_Written exercise_:
Word for word, restate every line of the material.

_Provided material_:
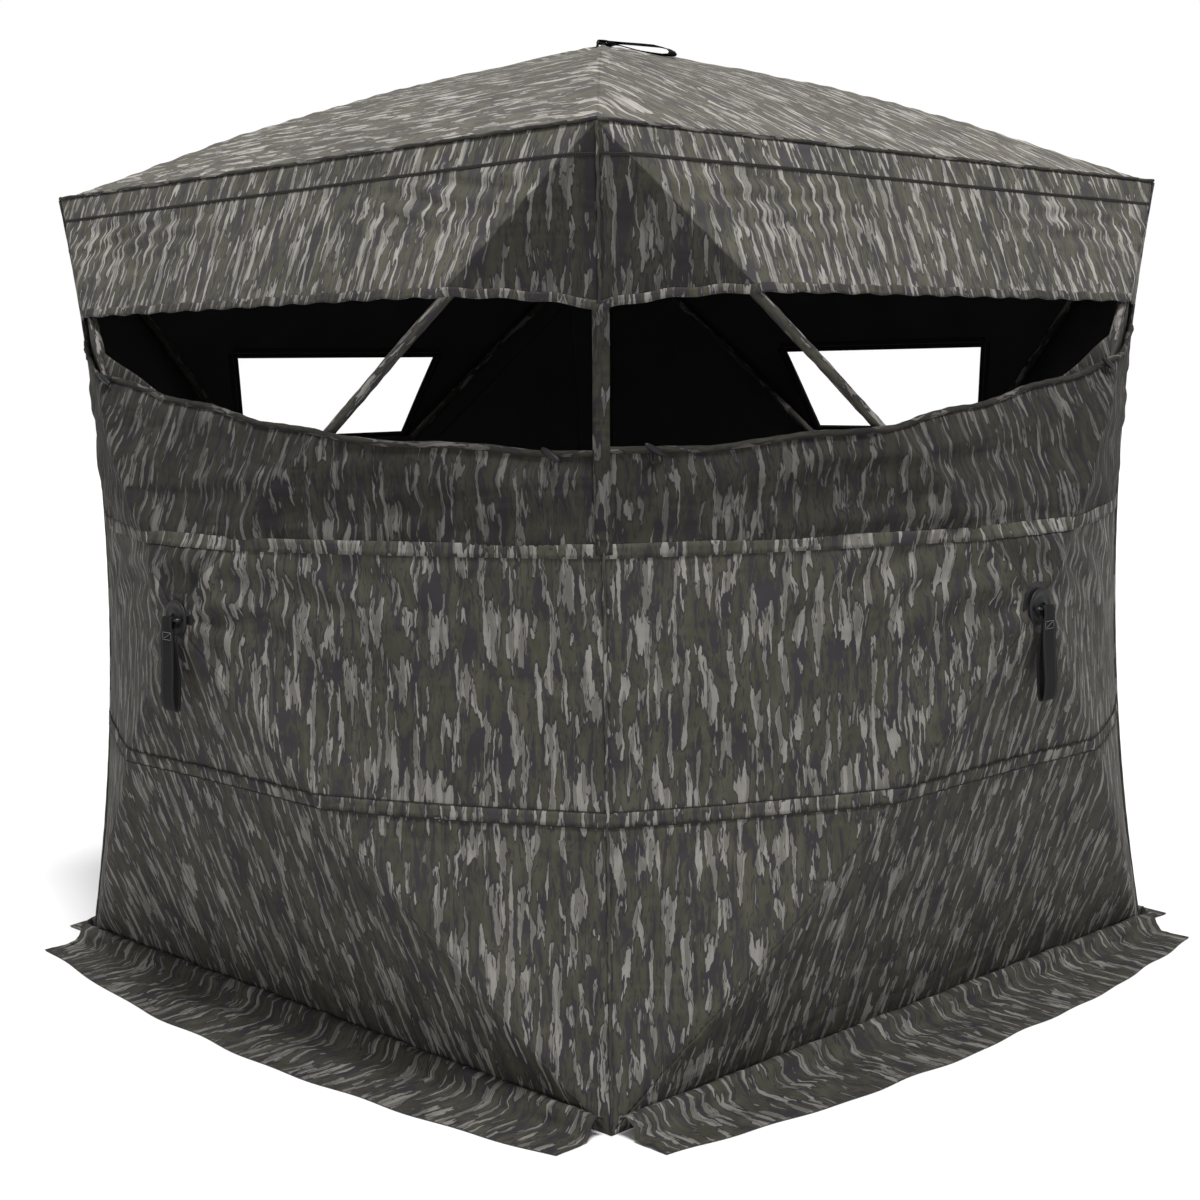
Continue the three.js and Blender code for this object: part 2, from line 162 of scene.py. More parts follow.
def new_mesh(name, verts, faces, uvs=None, mats=(), smooth=True):
    me = bpy.data.meshes.new(name)
    me.from_pydata([tuple(v) for v in verts], [], [tuple(int(i) for i in f) for f in faces])
    if uvs is not None:
        layer = me.uv_layers.new(name="UVMap")
        idx = np.empty(len(me.loops), np.int32)
        me.loops.foreach_get("vertex_index", idx)
        layer.data.foreach_set("uv", np.asarray(uvs, np.float32)[idx].ravel())
    me.polygons.foreach_set("use_smooth", [smooth] * len(me.polygons))
    me.update()
    ob = bpy.data.objects.new(name, me)
    coll.objects.link(ob)
    for m in mats:
        me.materials.append(m)
    return ob


def grid_mesh(name, points, uv, mats, flip=False):
    """points is rows x columns x 3."""
    r, c = points.shape[:2]
    idx = np.arange(r * c).reshape(r, c)
    f = np.stack([idx[:-1, :-1], idx[:-1, 1:], idx[1:, 1:], idx[1:, :-1]], -1).reshape(-1, 4)
    if flip:
        f = f[:, ::-1]
    return new_mesh(name, points.reshape(-1, 3), f, uv.reshape(-1, 2), mats)


def thicken(ob, t, inner=True, offset=-1):
    m = ob.modifiers.new("thick", "SOLIDIFY")
    m.thickness = t
    m.offset = offset
    if inner and len(ob.data.materials) > 1:
        m.material_offset = 1
        m.material_offset_rim = 0
    return ob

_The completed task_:
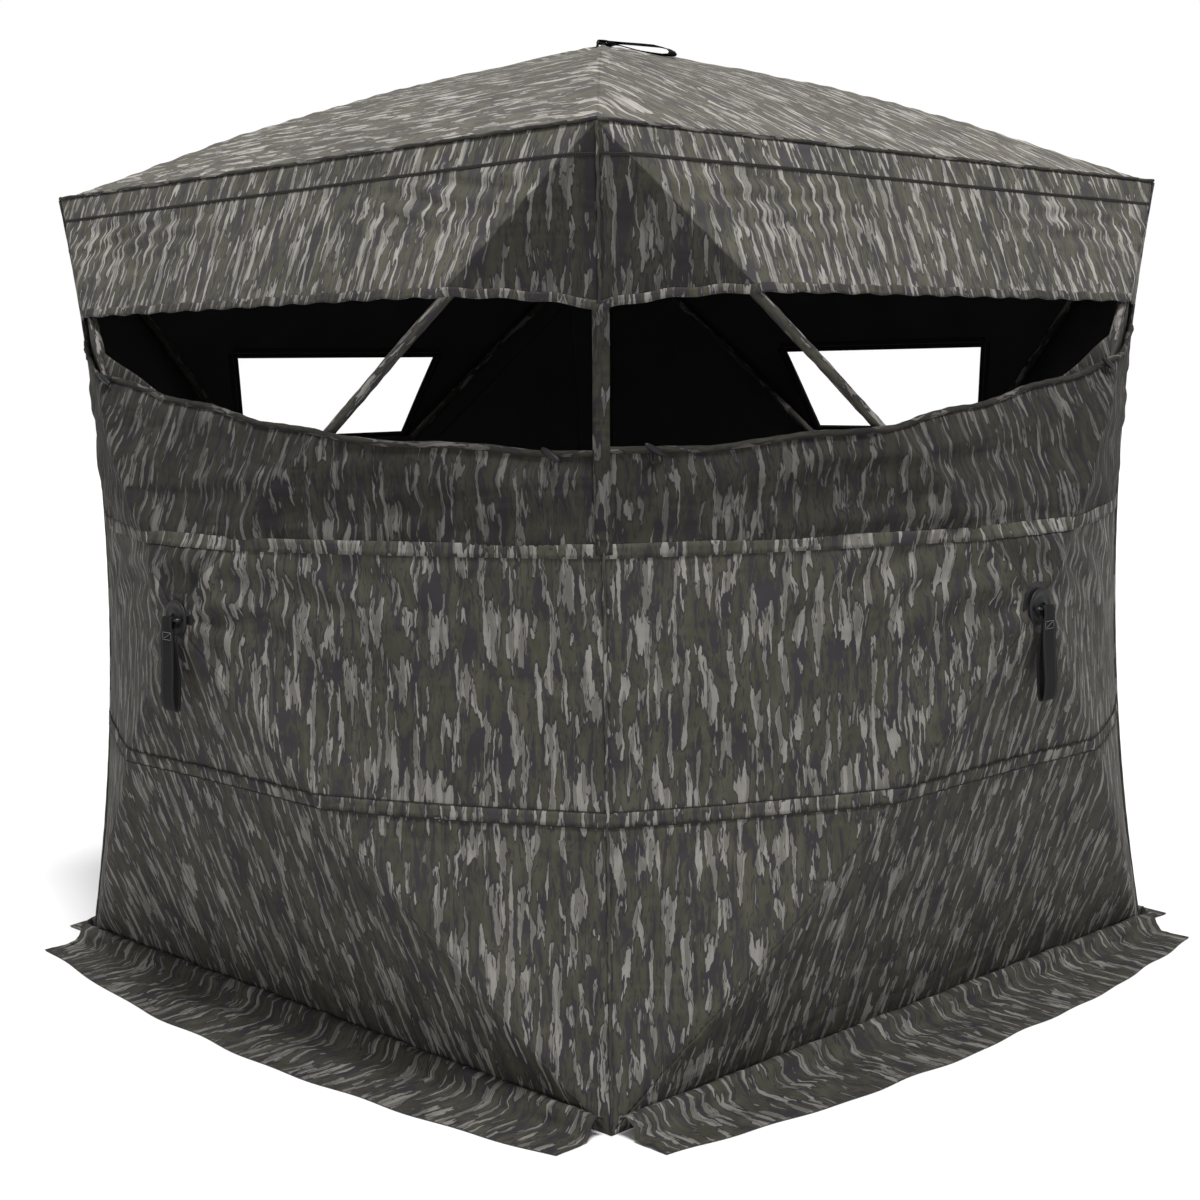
Continue the three.js and Blender code for this object: part 2, from line 162 of scene.py. More parts follow.
def new_mesh(name, verts, faces, uvs=None, mats=(), smooth=True):
    me = bpy.data.meshes.new(name)
    me.from_pydata([tuple(v) for v in verts], [], [tuple(int(i) for i in f) for f in faces])
    if uvs is not None:
        layer = me.uv_layers.new(name="UVMap")
        idx = np.empty(len(me.loops), np.int32)
        me.loops.foreach_get("vertex_index", idx)
        layer.data.foreach_set("uv", np.asarray(uvs, np.float32)[idx].ravel())
    me.polygons.foreach_set("use_smooth", [smooth] * len(me.polygons))
    me.update()
    ob = bpy.data.objects.new(name, me)
    coll.objects.link(ob)
    for m in mats:
        me.materials.append(m)
    return ob


def grid_mesh(name, points, uv, mats, flip=False):
    """points is rows x columns x 3."""
    r, c = points.shape[:2]
    idx = np.arange(r * c).reshape(r, c)
    f = np.stack([idx[:-1, :-1], idx[:-1, 1:], idx[1:, 1:], idx[1:, :-1]], -1).reshape(-1, 4)
    if flip:
        f = f[:, ::-1]
    return new_mesh(name, points.reshape(-1, 3), f, uv.reshape(-1, 2), mats)


def thicken(ob, t, inner=True, offset=-1):
    m = ob.modifiers.new("thick", "SOLIDIFY")
    m.thickness = t
    m.offset = offset
    if inner and len(ob.data.materials) > 1:
        m.material_offset = 1
        m.material_offset_rim = 0
    return ob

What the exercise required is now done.